Keep in mind, it wasn’t just my movie collection that had gone through all this nonsense. It was also my music collection. Vinyl to CD to Download and then back to Vinyl. The whole thing was just out of control. I was done. Out. Over it. Screw you Blu-ray! It’s not gonna happen!

And, for over ten years, that actually worked. I’ve been that much of a hold out. In all that time, I bought the occasional movie download if it was very, very cheap (like $5 to own). I also replaced my old standard def DVD player with one that did a particularly good job of upscaling the picture to “near Blu-ray quality” for $40 (cheaper than any of my VHS tapes or Laserdiscs had been). But I never, ever, bought a Blu-ray player or Blu-ray disc. Even when they were on sale and cheaper than the standard def DVD version.

I wasn’t completely ignorant that technology would keep moving forward and getting better. Eventually I would have to upgrade again. In my heart of hearts I always knew that. It’s just a fact.

I was just really hoping I could maybe skip a generation of tech upgrading. Say, maybe go from standard def DVD to everything I wanted in high-quality streaming. Maybe?

But nooooooooo. Criterion just HAD to come out with this Godzilla set and only release it in Blu-ray. I really do kind of hate them for that.

So, here I am. The proud owner of an outstanding boxed set of a series of movies I love and know I will watch repeatedly…someday.

At least during my hold-out the price of players has gotten amazingly cheap. Unless you want Dolby Atmos, or 4k, or…God damn it!

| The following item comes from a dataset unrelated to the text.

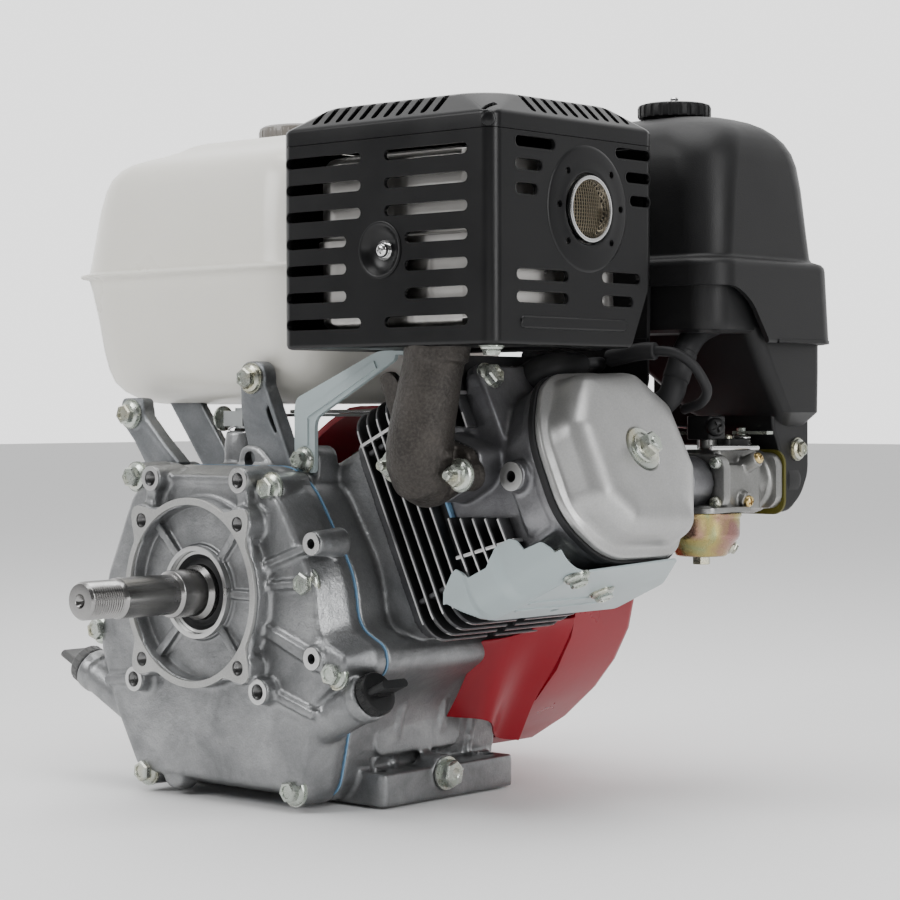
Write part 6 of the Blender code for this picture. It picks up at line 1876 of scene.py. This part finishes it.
def starter_grip_piece():
    x, d, z = GRIP
    ends = [(-34, -21.2, 4.5), (-32, -20, 6.5), (-24, -15, 8.6), (-14, -9, 9.2), (-6, -4, 8.6),
            (0, 0, 8.8), (6, 4, 8.6), (14, 9, 9.2), (24, 15, 8.6), (32, 20, 6.5),
            (34, 21.2, 4.5)]
    bar = tube_along([(x + a, d, z + b) for a, b, r in ends], [r for a, b, r in ends], 32)
    thing = add("grip_moulded", bar, BLACK_PLASTIC, "pull_grip", bevel=1.0, segments=3,
                replaces=["starter_grip"], angle=50.0)
    for i in range(7):
        a = -21 + 7 * i
        rib = tube_along([(x + a - 0.7, d, z + a * 0.62 - 0.45), (x + a + 0.7, d,
                                                                  z + a * 0.62 + 0.45)],
                         [9.7, 9.7], 32)
        add("grip_rib_%d" % i, rib, BLACK_PLASTIC, "pull_grip", bevel=0.4)


def lower_shroud_piece():
    """Pressed plate under the cylinder and head, with a stepped flap on the output side."""
    def plan(d, s, v):
        return bore(d, v, s)
    v = SHROUD_V
    plate = prism(rounded([(69, 172), (69, 247), (150, 257), (188, 214), (188, 172)], 4, 5),
                  v - 1.5, v, plan)
    hole = drum(3.2, v - 5, v + 5, plan, 116, 182, 24)
    dish = turned([(16, v - 0.4), (13, v + 1.6)], plan, 130, 214, 40)
    ribs = [prism(rounded_box(72, 150, 186 + 12 * i, 190 + 12 * i, 1.9, 4), v - 2.4, v - 0.6,
                  plan) for i in range(2)]
    curved_flap(v)
    thing = add("lower_plate", plate, PALE_BLUE, join=[dish, *ribs],
                cut=[hole], bevel=0.5, replaces=["lower_shroud"], segments=3, angle=30.0)
    seat = bore(130, v - 2.0, 210)
    hex_bolt("shroud_bolt", back_to_xdz(seat), UNDER_BORE, M6_HEAD,
             tall=5.5, spin=0.2)
    seat = bore(72, v - 1.6, 240)
    hex_bolt("shroud_bolt_front", back_to_xdz(seat), UNDER_BORE, M6_HEAD,
             tall=5.5, spin=0.6)


def curved_flap(floor_v):
    """The plate's front edge, rolled up in front of the fins, with two steps pressed in it."""
    crest = [(150, -72), (153, -66), (164, -58), (168, -57), (175, -64), (178, -66.5),
             (194, -66.5), (198, -63), (203, -57), (215, -57), (219, -60), (222, -67),
             (236, -68), (241, -74), (247, -86)]
    rows = []
    for s in [150.0 + 1.5 * i for i in range(66)]:
        crest_v = crest[-1][1]
        for (s0, v0), (s1, v1) in zip(crest, crest[1:]):
            if s0 <= s <= s1:
                crest_v = v0 + (v1 - v0) * (s - s0) / (s1 - s0)
        lowest = floor_v - 0.75 + max(0.0, 172.0 - s) * 1.02
        step_in = max(0.0, min(1.0, (s - 171.0) / 6.0)) * max(0.0, min(1.0, (204.0 - s) / 6.0))
        row = []
        for k in range(15):
            angle = radians(6.0 * k)
            d = 72.0 - 15.5 * sin(angle)
            v = floor_v - 0.75 + 15.5 * (1.0 - cos(angle))
            row.append((d, v))
        top_v = max(crest_v, row[-1][1] + 0.5)
        row += [(56.4, row[14][1] + (top_v - row[14][1]) * k / 6.0)
                for k in range(1, 7)]
        points = []
        for k, (d, v) in enumerate(row):
            lift = step_in * min(1.0, k / 9.0)
            points.append(back_to_xdz(bore(d - 3.6 * lift, max(v, min(lowest, top_v)), s)))
        rows.append(points)
    thing = pressed_sheet("shroud_flap", rows, 1.5, PALE_BLUE)


def back_to_xdz(point):
    """Undoes the shift of d that placing makes, in millimetres."""
    return point.x, point.y + FOOT_DEPTH, point.z


def stop_switch_piece():
    x, d, z = SWITCH
    base = turned([(17.4, d - 0.2), (17.6, d + 1.6), (16, d + 2.4)], front, x, z, 48)
    add("switch_bezel", base, BLACK_PLASTIC, bevel=0.2)
    body = turned([(15, d + 1), (15.6, d + 2.4), (15.4, d + 9.6), (13, d + 11.6)], front, x, z,
                  48)
    grip = prism(rounded_box(x - 3.4, x + 3.4, z - 13.6, z + 13.6, 3.2, 5), d + 10, d + 20,
                 front)
    flutes = notches(20, 16, 1.2, d, d + 14, front, x, z, 8)
    thing = add("switch_knob", body, SWITCH_RED, "stop_switch", join=[grip], cut=[flutes],
                bevel=0.5, replaces=["engine_switch"])


fan_housing_piece()
cooling_duct()
recoil_piece()
starter_grip_piece()
lower_shroud_piece()
stop_switch_piece()


# ---------------------------------------------------------------- cords, controls, inner parts

def cord_pieces():
    """Plug cap and lead, switch lead, breather and fuel hoses."""
    cap_v = PLUG_V
    points = [back_to_xdz(bore(CYLINDER_D, cap_v, s)) for s in (203, 216, 226)]
    points += [back_to_xdz(bore(CYLINDER_D + 2, cap_v + 0.4, 232)),
               back_to_xdz(bore(CYLINDER_D + 8, cap_v + 1, 236.2)),
               back_to_xdz(bore(CYLINDER_D + 20, cap_v + 2, 237)),
               back_to_xdz(bore(CYLINDER_D + 34, cap_v + 3, 237))]
    radii = [10.0, 10.6, 10.6, 10.8, 10.0, 8.0, 6.6]
    body = tube_along(points, radii, 32)
    well = drum(6.4, 190, 224, bore, CYLINDER_D, cap_v, 28)
    cap = add("plug_cap_moulded", body, BLACK_RUBBER, cut=[well], bevel=0.5,
              replaces=["spark_plug_cap"], angle=50.0)
    for i, s in enumerate((208, 213, 218)):
        band = ring(9.8, 11.3, s, s + 2.0, bore, CYLINDER_D, cap_v, 36)
        add("plug_cap_band_%d" % i, band, BLACK_RUBBER, bevel=0.4)
    out = bore(CYLINDER_D + 35, cap_v + 3, 237)
    x, d, z = back_to_xdz(out)
    hole_x, hole_d = LEAD_HOLE
    route = [(x, d, z), (x + 2, d + 16, z + 1), (x - 22, d + 32, z - 4), (x - 70, 190, z - 6),
             (hole_x + 14, 200, 266), (hole_x, hole_d, 256), (hole_x - 1, hole_d, 240),
             (hole_x - 8, hole_d + 1, 235.5), (hole_x - 22, hole_d + 4, 237.5),
             (34, hole_d + 6, 241), (17, hole_d + 8, 241)]
    lead = pipe("plug_lead", route, 3.5, BLACK_RUBBER)
    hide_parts("ignition_lead")
    grommet = turned([(7, 250.8), (7, 253.6), (5, 254.2)], top, *LEAD_HOLE, 28)
    add("lead_grommet", grommet, BLACK_RUBBER,
        cut=[drum(3.6, 245, 260, top, *LEAD_HOLE, 24)], bevel=0.4)
    hose = [(185, 185, 252), (212, 186, 246), (236, 188, 254), (240.5, 192, 268),
            (240.8, 200, 284), (240.5, 215, 297), (240, 240, 305)]
    hose_thing = pipe("breather_hose", hose, 8.0, BLACK_RUBBER, steps=24)
    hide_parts("breather_tube")
    loop = [(206, 168, 280), (228.8, 170, 284), (239.7, 172, 284.3), (251.2, 176, 282.9),
            (259.8, 182, 276.1), (263.8, 188, 266.2), (263.9, 192, 258.8), (256, 196, 252),
            (240, 200, 248)]
    loop_thing = pipe("switch_lead", loop, 3.2, BLACK_RUBBER)
    boot = pipe("switch_lead_boot", loop[:3], 5.6, BLACK_RUBBER)
    guard = prism(rounded([(118, 226), (118, 288), (222, 290), (222, 262), (196, 240),
                           (176, 226)], 6, 4), 187.0, 189.0, front)
    guard_thing = add("air_guard", guard, BLACK_PLASTIC, bevel=0.5)
    sleeve_route = [(240.4, 191, 266), (240.8, 195, 274), (240.8, 200, 284)]
    sleeve = pipe("hose_sleeve", sleeve_route, 8.5, BLACK_RUBBER, steps=24)
    fuel = [(203, 273, 190), (190, 262, 186), (160, 262, 196), (124, 268, 216),
            (88, 272, 232), (62, 274, 245.6), (40, 272, 254.5), (20, 262, 261), (6, 240, 256)]
    fuel_thing = pipe("fuel_hose", fuel, 4.2, BLACK_RUBBER)
    clip_loop = circle(5.2, 16, 190.0, 186.0)
    clip_points = [(x, 262, z) for x, z in clip_loop + clip_loop[:1]]
    clip = tube_along(clip_points, [0.8] * len(clip_points), 8)
    add("fuel_hose_clip", clip, BRIGHT)


def governor_detail():
    """Rod, spring, bush and clamp of the governor."""
    x, d = GOVERNOR
    rod_route = [(x + 3, d + 40, 247.4), (60, 150, 247.2), (150, 196, 246), (216, 222, 238),
                 (238, 222, 236.6)]
    rod = pipe("governor_rod", rod_route, 1.3, BRIGHT, steps=10)
    spring_points = []
    turns = 16
    for k in range(turns * 10 + 1):
        t = k / (turns * 10)
        a = 2 * pi * k / 10
        spring_points.append((20 + 60 * t, 176 + 44 * t + 3.2 * cos(a),
                              252.6 + 3.2 * sin(a)))
    spring = tube_along(spring_points, [SPRING_WIRE] * len(spring_points), 6)
    add("governor_spring", spring, BRIGHT, angle=60.0)
    node_look("governor_arm", PLATED, 0.3)
    hex_bolt("governor_clamp_bolt", (x - 15.0, d - 5, 243), (-1, 0, 0), M6_HEAD, "governor",
             tall=4.6)
    node_look("control_lever", BLACK_PLASTIC, 0.6)
    node_look("fuel_valve_lever", BLACK_PLASTIC, 0.6)
    bush = turned([(7.4, 214), (7.4, 222), (6.4, 223), (6.4, 236.5)], top, x, d, 36)
    thing = add("governor_bush", bush, IRON, bevel=0.3)
    wire = pipe("governor_wire_clip", [(x + 14, d - 5, 246), (x + 2, d - 8.4, 239),
                                       (x - 5, d - 8.6, 236.4), (x - 2, d - 8.6, 233.6),
                                       (x + 12, d - 7, 234)], 0.9, BRIGHT, steps=8)


def inner_nodes():
    """Parts seen only when the engine is opened keep their solids, with their materials."""
    looks = {
        "crank_gear": STEEL, "camshaft": STEEL, "front_bearing": BRIGHT,
        "rear_bearing": BRIGHT, "piston": ALU_EDGE, "gudgeon_pin": BRIGHT,
        "connecting_rod": ALU, "exhaust_valve": STEEL, "intake_valve": STEEL,
        "exhaust_rocker": BRIGHT, "intake_rocker": BRIGHT, "exhaust_pushrod": STEEL,
        "intake_pushrod": STEEL, "rocker_guide_plate": PLATED, "flywheel": IRON,
        "cooling_fan": BLACK_PLASTIC, "starter_cup": BLACK_PAINT,
        "starter_reel": BLACK_PLASTIC, "ignition_coil": BLACK_PLASTIC,
        "spark_plug": CERAMIC, "air_cleaner_element": PAPER,
    }
    for node, look in looks.items():
        node_look(node, look, 0.2)


cord_pieces()
governor_detail()
inner_nodes()


# ---------------------------------------------------------------- stage, light and camera

def soft_light(name, place, aim, size, power):
    """A rectangular lamp, turned towards the point it is aimed at."""
    light = bpy.data.lights.new(name, "AREA")
    light.shape = "RECTANGLE"
    light.size = size[0]
    light.size_y = size[1]
    light.energy = power
    thing = bpy.data.objects.new(name, light)
    thing.location = place
    thing.rotation_mode = "QUATERNION"
    thing.rotation_quaternion = (Vector(aim) - Vector(place)).to_track_quat("-Z", "Y")
    bpy.context.scene.collection.objects.link(thing)


WALL_DIM = 0.12
WALL_BRIGHT = 2.1
VIEWER_SIDE = (0.66, -0.75, 0.0)
FOCAL_LENGTH = 97.744
SENSOR_WIDTH = 36.0
CAMERA_PLACE = (1.148544, -1.165954, 0.247761)


def surround():
    """A studio wall that is bright behind the engine and dim on the viewer's side."""
    world = bpy.data.worlds.new("studio")
    world.use_nodes = True
    nodes = world.node_tree.nodes
    links = world.node_tree.links
    nodes["Background"].inputs["Color"].default_value = (1.0, 1.0, 1.0, 1.0)
    place = nodes.new("ShaderNodeNewGeometry")
    facing = nodes.new("ShaderNodeVectorMath")
    facing.operation = "DOT_PRODUCT"
    facing.inputs[1].default_value = VIEWER_SIDE
    spread = nodes.new("ShaderNodeMapRange")
    spread.inputs["From Min"].default_value = -0.1
    spread.inputs["From Max"].default_value = 0.8
    spread.inputs["To Min"].default_value = WALL_DIM
    spread.inputs["To Max"].default_value = WALL_BRIGHT
    links.new(place.outputs["Incoming"], facing.inputs[0])
    links.new(facing.outputs["Value"], spread.inputs["Value"])
    links.new(spread.outputs["Result"], nodes["Background"].inputs["Strength"])
    bpy.context.scene.world = world


def studio():
    """Large soft panels round the engine and a pale surround."""
    surround()
    middle = (0.0, 0.0, 0.22)
    soft_light("key_left", (-0.9, -1.9, 1.5), middle, (1.0, 1.0), 27.0)
    soft_light("strip_right", (2.0, -0.2, 0.9), middle, (0.5, 1.6), 22.0)
    soft_light("overhead", (0.1, -0.1, 1.9), middle, (1.4, 1.4), 26.0)
    soft_light("low_fill", (1.3, -1.7, 0.12), middle, (1.2, 0.3), 3.0)


def floor():
    """A pale floor just under the feet."""
    shape = bmesh.new()
    reach = 14.0
    for x, y in ((-reach, -reach), (reach, -reach), (reach, reach), (-reach, reach)):
        shape.verts.new((x, y, -0.0005))
    shape.faces.new(shape.verts)
    thing = as_mesh_object("floor", shape)
    look = Look("floor")
    look.set(base_color=(0.93, 0.93, 0.93), roughness=0.7)
    thing.data.materials.append(look.material)


def camera():
    """The engine seen from its output-shaft corner, level with its middle."""
    lens = bpy.data.cameras.new("camera")
    lens.lens = FOCAL_LENGTH
    lens.sensor_width = SENSOR_WIDTH
    lens.clip_end = 100.0
    thing = bpy.data.objects.new("camera", lens)
    right = Vector((0.747701, 0.664029, -0.002777))
    upward = Vector((-0.008620, 0.013888, 0.999866))
    forward = Vector((-0.663979, 0.747577, -0.016107))
    turn = Matrix((right, upward, -forward)).transposed()
    thing.matrix_world = Matrix.Translation(CAMERA_PLACE) @ turn.to_4x4()
    bpy.context.scene.collection.objects.link(thing)
    bpy.context.scene.camera = thing


studio()
floor()
camera()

WTF happened? The Gutenberg Printing Press was invented almost 600 years ago and my books still work fine!!! I mean, better than fine. Reading a printed book, on paper, is still far and away the best reading experience possible. No glaring backlight or wifi needed.

It’s a plot. A cynical, evil plot to make companies rich and keep us poor. And to destroy the planet. And it’s just shitty. It’s built in obsolescence on an insanely short timeline. Fight the power! Read a book!

But God it’s killing me not to be able to watch my Godzilla movies yet.